Let's try to break down this code from SemanticSearch.py

The smSearch is the object of class SemanticSearch which we will be using to run the search function. The function needs the user's search query which we have hardcoded for now to "SQL Articles". The search() calls the clean_html() then create_embeddings_for_text() and finally calculates cosine similarities.

The constructor of this class will load the CSV file that we downloaded from Garchi CMS and then initialise the OpenAIService class object to use the functions from OpenAIService class. The cleanHTML() will remove all the HTML tags and make the detailed description (body) of each blog article into plain text.

We will then apply create_embeddings_for_text() to each detailed description of the article. The function splits the text into a chunk of max 8000 characters using the split_text function and then embeds the chunked text using openai API. Finally the function returns the average of chunked embeddings as a final embedding of entire text chunk.

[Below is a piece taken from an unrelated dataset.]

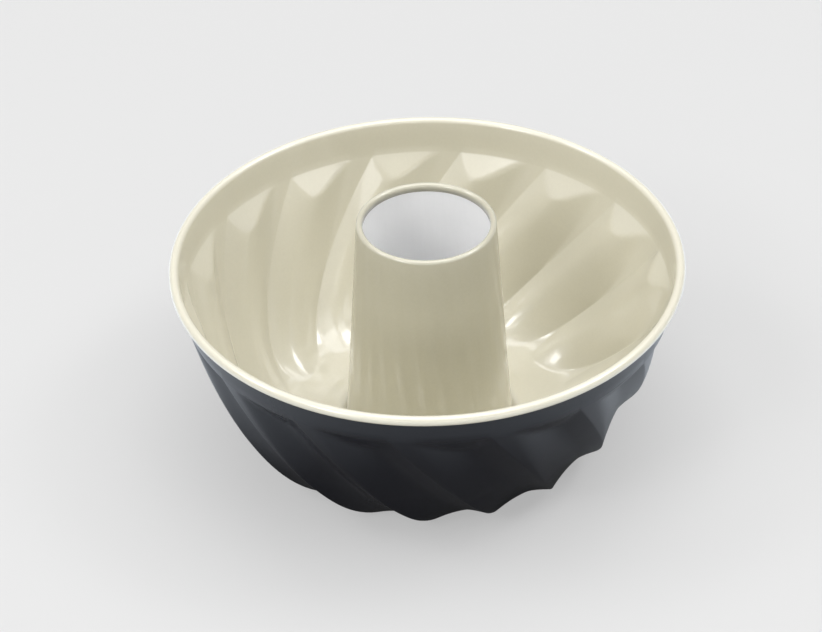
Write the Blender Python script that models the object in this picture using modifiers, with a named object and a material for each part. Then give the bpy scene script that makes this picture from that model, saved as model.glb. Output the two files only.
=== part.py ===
"""Gugelhupf pan: a deep-drawn ring shell with swirling flutes, and a centre tube flanged through its floor.

Sizes are in metres and angles in degrees. The pan's axis is the Z axis and the table is at Z = 0.
"""

import math

import bmesh
import bpy
from mathutils import Vector
from mathutils.geometry import interpolate_bezier

# Sheet and fit
SHEET = 0.0006
CLEARANCE = 0.0003

# Rolled rim and the smooth band under it
RIM_DIAMETER = 0.220
RIM_HEIGHT = 0.0866
BEAD_DIAMETER = 0.0042
BEAD_TURN = 300
BAND_HEIGHT = 0.0138
BAND_TAPER = 6

# Fluted wall, from the band to the flat ring of the floor
WALL_TAPER = 13.8
WALL_HANDLE = 0.0377
CORNER_HANDLE = 0.0233
FLUTES = 16
FLUTE_DEPTH = 0.0043
DEPTH_LOSS = 0.10
DEPTH_LOSS_POWER = 3
VALLEY_SHARE = 0.61
FLUSH_SHARE = 0.22
FLUSH_LENGTH = 0.0487
FACE_POWER = 2.1
STEEP_POWER = 1.5
SHELF_HEIGHT = 0.012
SINK_POWER = 10.4
SWIRL_ANGLE = 33.3
SWIRL_POWER = 7.3
FIRST_RIDGE = 13.2

# Floor, from its flat ring in to the hole for the tube
FLOOR_RING_WIDTH = 0.0111
DISH_WIDTH = 0.008
SEAT_WIDTH = 0.0055
SEAT_RISE = 0.0012

# Centre tube
TUBE_HEIGHT = 0.1071
TUBE_TOP_DIAMETER = 0.0597
TUBE_TAPER = 3.84
HEM_THICKNESS = 0.0028
HEM_LENGTH = 0.0020
FOOT_STEP = 0.0010
FOOT_FLANGE_WIDTH = 0.0042

# Fineness of the faceted surfaces
CURVE_POINTS = 257
STEPS_PER_FLUTE = 6
SHELF_ROWS = 3
WALL_ROWS = 11
END_LENGTH = 0.018
END_ROWS = 4
BEAD_STEPS = 8
TUBE_STEPS = 48
HEM_STEPS = 6
DISH_STEPS = 3
SHARP_ANGLE = 32

# Colours and gloss of the two coatings
CREAM = (0.66, 0.62, 0.46, 1.0)
CREAM_ROUGHNESS = 0.28
ANTHRACITE = (0.028, 0.026, 0.038, 1.0)
ANTHRACITE_ROUGHNESS = 0.35


def arc(centre, radius, start, end, steps):
    """Points of an arc in the radius and height plane, with its angles in degrees."""
    turns = [math.radians(start + (end - start) * step / steps) for step in range(steps + 1)]
    return [centre + radius * Vector((math.cos(turn), math.sin(turn))) for turn in turns]


def ease(share):
    """Rises from 0 to 1 with a level start and end."""
    return share * share * (3 - 2 * share)


def tube_radius(height):
    """Outer radius of the tapered tube wall at a height."""
    return TUBE_TOP_DIAMETER / 2 + (TUBE_HEIGHT - height) * math.tan(math.radians(TUBE_TAPER))


def neck_radius():
    """Outer radius of the tube's drawn-in neck, which passes through the shell's hole."""
    return tube_radius(SEAT_RISE) - FOOT_STEP


def hole_radius():
    """The shell's hole clears the neck of the tube."""
    return neck_radius() + CLEARANCE


def rim_points():
    """Outer side of the sheet from the curl's free end, over the rim, to the top of the band."""
    curl = BEAD_DIAMETER / 2 - SHEET
    centre = Vector(((RIM_DIAMETER - BEAD_DIAMETER) / 2, RIM_HEIGHT))
    band_side = 180 - BAND_TAPER
    return arc(centre, curl, band_side - BEAD_TURN, band_side, BEAD_STEPS)


def band_foot():
    """Lower edge of the band, where the flutes begin."""
    top = rim_points()[-1]
    foot_height = RIM_HEIGHT - BAND_HEIGHT
    drawn_in = (top.y - foot_height) * math.tan(math.radians(BAND_TAPER))
    return Vector((top.x - drawn_in, foot_height))


def floor_points():
    """Outer side of the floor: the flat ring that the pan stands on, then a shallow dish up to the tube's seat."""
    ring_edge = hole_radius() + SEAT_WIDTH + DISH_WIDTH
    points = [Vector((ring_edge + FLOOR_RING_WIDTH, 0.0))]
    for step in range(DISH_STEPS + 1):
        share = step / DISH_STEPS
        points.append(Vector((ring_edge - DISH_WIDTH * share, SEAT_RISE * ease(share))))
    points.append(Vector((hole_radius(), SEAT_RISE)))
    return points


def wall_curve():
    """Profile through the ridges, from the band's foot round the bottom corner to the floor's flat ring."""
    top = band_foot()
    slant = math.radians(WALL_TAPER)
    top_handle = top + WALL_HANDLE * Vector((-math.sin(slant), -math.cos(slant)))
    bottom = floor_points()[0]
    bottom_handle = bottom + Vector((CORNER_HANDLE, 0.0))
    return interpolate_bezier(top, top_handle, bottom_handle, bottom, CURVE_POINTS)


def lengths_along(curve):
    """Distance of each point of the curve from its start, measured along it."""
    lengths = [0.0]
    for before, after in zip(curve, curve[1:]):
        lengths.append(lengths[-1] + (after - before).length)
    return lengths


def swirl_along(curve, lengths):
    """How far the flutes have turned round the axis at each point of the curve, in radians."""
    turned = [0.0]
    for place in range(1, len(curve)):
        step = lengths[place] - lengths[place - 1]
        lean = math.tan(math.radians(SWIRL_ANGLE)) * (1 - (lengths[place] / lengths[-1]) ** SWIRL_POWER)
        turned.append(turned[-1] + step * lean / curve[place].x)
    return turned


def inward_normal(curve, place):
    """Unit vector across the sheet at a point of the curve, into the pan."""
    before = curve[max(place - 1, 0)]
    after = curve[min(place + 1, len(curve) - 1)]
    along = (after - before).normalized()
    return Vector((along.y, -along.x))


def long_face(share, length):
    """Depth across the long face, from 0 at the ridge to 1 in the valley.

    Under the band the face first stays flush with the wall. That flush strip narrows down the wall to nothing.
    """
    formed = min(length / FLUSH_LENGTH, 1.0)
    flush = FLUSH_SHARE * (1 - formed)
    across = max(0.0, (share - flush) / (VALLEY_SHARE - flush))
    return (1 - formed) * ease(across) + formed * (1 - (1 - across) ** FACE_POWER)


def flute_section(share, length):
    """Depth across one pitch: 0 at the crisp ridge, 1 in the soft valley, then a short steep face to the next ridge."""
    if share < VALLEY_SHARE:
        return long_face(share, length)
    across = (1 - share) / (1 - VALLEY_SHARE)
    return 1 - (1 - across) ** STEEP_POWER


def flute_depth(length, whole_length, share):
    """Depth of the flute at a distance down the wall.

    A sloping shelf closes its top under the band, and its lower end sinks into the floor with a rounded outline.
    """
    down = length / whole_length
    full = 1 - DEPTH_LOSS * down**DEPTH_LOSS_POWER
    section = max(0.0, flute_section(share, length) - down**SINK_POWER)
    return FLUTE_DEPTH * min(full * section, length / SHELF_HEIGHT)


def row_places(lengths):
    """Which points of the wall's curve carry a row of the mesh: close rows at both ends of the flutes."""
    end_start = lengths[-1] - END_LENGTH
    middle = end_start - SHELF_HEIGHT
    wanted = [SHELF_HEIGHT * row / SHELF_ROWS for row in range(SHELF_ROWS)]
    wanted += [SHELF_HEIGHT + middle * row / WALL_ROWS for row in range(WALL_ROWS)]
    wanted += [end_start + END_LENGTH * row / END_ROWS for row in range(END_ROWS + 1)]
    return [min(range(len(lengths)), key=lambda place: abs(lengths[place] - length)) for length in wanted]


def spun_surface(rows, steps):
    """Turns a profile of (point, place) rows round the axis and keeps each vertex's place on the wall's curve."""
    surface = bmesh.new()
    place_layer = surface.verts.layers.int.new("place")
    profile = []
    for point, place in rows:
        vertex = surface.verts.new((point.x, 0.0, point.y))
        vertex[place_layer] = place
        profile.append(vertex)
    edges = [surface.edges.new(pair) for pair in zip(profile, profile[1:])]
    bmesh.ops.spin(
        surface,
        geom=profile + edges,
        cent=(0, 0, 0),
        axis=(0, 0, 1),
        angle=math.tau,
        steps=steps,
        use_merge=True,
    )
    return surface, place_layer


def press_flutes(surface, place_layer, curve):
    """Moves each vertex into the pan by the flute's depth and round the axis by the swirl."""
    lengths = lengths_along(curve)
    turned = swirl_along(curve, lengths)
    pitch = math.tau / FLUTES
    for vertex in surface.verts:
        place = vertex[place_layer]
        angle = math.atan2(vertex.co.y, vertex.co.x)
        share = (angle / pitch) % 1.0
        depth = flute_depth(lengths[place], lengths[-1], share)
        pressed = Vector((vertex.co.xy.length, vertex.co.z)) + depth * inward_normal(curve, place)
        angle += math.radians(FIRST_RIDGE) + turned[place]
        vertex.co = (pressed.x * math.cos(angle), pressed.x * math.sin(angle), pressed.y)


def coating(name, colour, roughness):
    """A smooth baked coating on the sheet."""
    material = bpy.data.materials.new(name)
    material.use_nodes = True
    shader = material.node_tree.nodes["Principled BSDF"]
    shader.inputs["Base Color"].default_value = colour
    shader.inputs["Roughness"].default_value = roughness
    shader.inputs["Metallic"].default_value = 0.0
    material.diffuse_color = colour
    return material


def new_object(name, surface, collection, parent):
    """A named, smoothly shaded object from a bmesh surface."""
    mesh = bpy.data.meshes.new(name)
    surface.to_mesh(mesh)
    surface.free()
    mesh.shade_smooth()
    part = bpy.data.objects.new(name, mesh)
    part.parent = parent
    collection.objects.link(part)
    return part


def give_thickness(part, side):
    """Makes sheet metal of the surface. The side is -1 to grow against its normals and 1 to grow along them."""
    sheet = part.modifiers.new("sheet", "SOLIDIFY")
    sheet.thickness = SHEET
    sheet.offset = side
    sheet.use_even_offset = True
    sheet.use_quality_normals = True
    sheet.material_offset = 1
    sheet.material_offset_rim = 1


def make_shell(collection, parent, inside, outside):
    """The deep-drawn shell: rolled rim, band, swirling flutes, rounded corner and pierced floor."""
    curve = wall_curve()
    rows = [(point, 0) for point in rim_points()]
    rows += [(curve[place], place) for place in row_places(lengths_along(curve))]
    rows += [(point, len(curve) - 1) for point in floor_points()[1:]]
    surface, place_layer = spun_surface(rows, FLUTES * STEPS_PER_FLUTE)
    press_flutes(surface, place_layer, curve)
    shell = new_object("fluted_shell", surface, collection, parent)
    shell.data.materials.append(outside)
    shell.data.materials.append(inside)
    shell.data.set_sharp_from_angle(angle=math.radians(SHARP_ANGLE))
    give_thickness(shell, -1)
    return shell


def tube_points():
    """Outer side of the tube: the hem inside its top, the wall, the shoulder on the seat and the flange under it."""
    bend = HEM_THICKNESS / 2
    hem_centre = Vector((TUBE_TOP_DIAMETER / 2 - bend, TUBE_HEIGHT - bend))
    hem = arc(hem_centre, bend, 180, TUBE_TAPER, HEM_STEPS)
    shoulder_foot = SEAT_RISE + SHEET + CLEARANCE
    shoulder_top = shoulder_foot + FOOT_STEP
    flange_top = SEAT_RISE - CLEARANCE
    return [
        Vector((hem[0].x, hem[0].y - HEM_LENGTH)),
        *hem,
        Vector((tube_radius(shoulder_top), shoulder_top)),
        Vector((neck_radius(), shoulder_foot)),
        Vector((neck_radius(), flange_top)),
        Vector((neck_radius() + FOOT_FLANGE_WIDTH, flange_top)),
    ]


def make_tube(collection, parent, inside, outside):
    """The centre tube, turned round the axis and clamped to the shell's floor by its foot."""
    profile = bmesh.new()
    vertices = [profile.verts.new((point.x, 0.0, point.y)) for point in tube_points()]
    for pair in zip(vertices, vertices[1:]):
        profile.edges.new(pair)
    tube = new_object("centre_tube", profile, collection, parent)
    tube.data.materials.append(outside)
    tube.data.materials.append(inside)
    turn = tube.modifiers.new("turn", "SCREW")
    turn.axis = "Z"
    turn.steps = TUBE_STEPS
    turn.render_steps = TUBE_STEPS
    turn.use_merge_vertices = True
    turn.merge_threshold = 0.00001
    turn.use_smooth_shade = True
    give_thickness(tube, -1)
    return tube


def clear_scene():
    """Removes whatever the file holds."""
    for leftover in list(bpy.data.objects):
        bpy.data.objects.remove(leftover, do_unlink=True)


def make_pan():
    """The whole pan under one empty, in a collection of its own."""
    clear_scene()
    collection = bpy.data.collections.new("gugelhupf_pan")
    bpy.context.scene.collection.children.link(collection)
    pan = bpy.data.objects.new("pan_axis", None)
    collection.objects.link(pan)
    cream = coating("cream_coating", CREAM, CREAM_ROUGHNESS)
    anthracite = coating("anthracite_coating", ANTHRACITE, ANTHRACITE_ROUGHNESS)
    make_shell(collection, pan, cream, anthracite)
    make_tube(collection, pan, anthracite, cream)


make_pan()
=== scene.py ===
# %% [markdown]
# # A gugelhupf pan
#
# The object is a ring cake pan. One steel sheet is drawn into a deep bowl with sixteen swirling flutes
# and a rolled rim. A second sheet makes the tapered tube in its middle. The inside is coated cream and
# the outside anthracite.
#
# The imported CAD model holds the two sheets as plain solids. This lesson keeps their size and place,
# presses both sheets again in much finer steps, and gives each side of the sheet its own baked coating.
# Lengths are in metres and angles in degrees.

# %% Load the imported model
import functools
import math

import bmesh
import bpy
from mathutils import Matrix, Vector
from mathutils.geometry import interpolate_bezier


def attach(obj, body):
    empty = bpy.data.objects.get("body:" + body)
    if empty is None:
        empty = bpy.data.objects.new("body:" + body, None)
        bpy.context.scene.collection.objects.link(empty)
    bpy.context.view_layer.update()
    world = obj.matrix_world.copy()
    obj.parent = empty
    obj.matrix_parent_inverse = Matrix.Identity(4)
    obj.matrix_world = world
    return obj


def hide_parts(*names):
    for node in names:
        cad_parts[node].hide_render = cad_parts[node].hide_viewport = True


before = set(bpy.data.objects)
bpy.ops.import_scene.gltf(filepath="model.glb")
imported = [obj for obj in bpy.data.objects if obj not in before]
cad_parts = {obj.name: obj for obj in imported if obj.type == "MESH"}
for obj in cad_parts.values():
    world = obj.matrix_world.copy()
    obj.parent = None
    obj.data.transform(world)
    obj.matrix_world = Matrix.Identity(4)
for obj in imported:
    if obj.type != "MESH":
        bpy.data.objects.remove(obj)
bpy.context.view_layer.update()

# %% [markdown]
# ## The camera
#
# The photograph looks down into the pan from the front with a long lens, so near and far flutes have
# almost the same scale. A camera could be placed by eye, but the rim is a known circle, so its ellipse in
# the picture gives the distance and the tilt. A focal length in pixels becomes a lens in millimetres on a
# 36 mm sensor.

# %% Camera
PICTURE_WIDTH = 822
FOCAL_PIXELS = 2800
SENSOR_WIDTH = 36
CAMERA_PLACE = (0.0, -0.9651, 0.7903)
CAMERA_TURN = (52.767, 0.998, -0.326)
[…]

As the cosine similarity runs from 0-1, we want the near accurate matches so I have put the threshold of 0.8 that means only those results' descriptions will be considered which are atleast 80% semantically match to the search_query asked by the user. We then arrange the result dataset in decending order of cosine_similarity and return max 5 results's Item Name which is the blog titles.

After we run SemanticSearch.py file here is the final result. You can find all these articles here

['Paginating data in Fast API', 'Discovering SQL: A Game Changer in My Data Journey', 'Website Builders vs Headless CMS: Where Does Garchi Fit In?', 'Compound Querying - Flexibility in Data Management']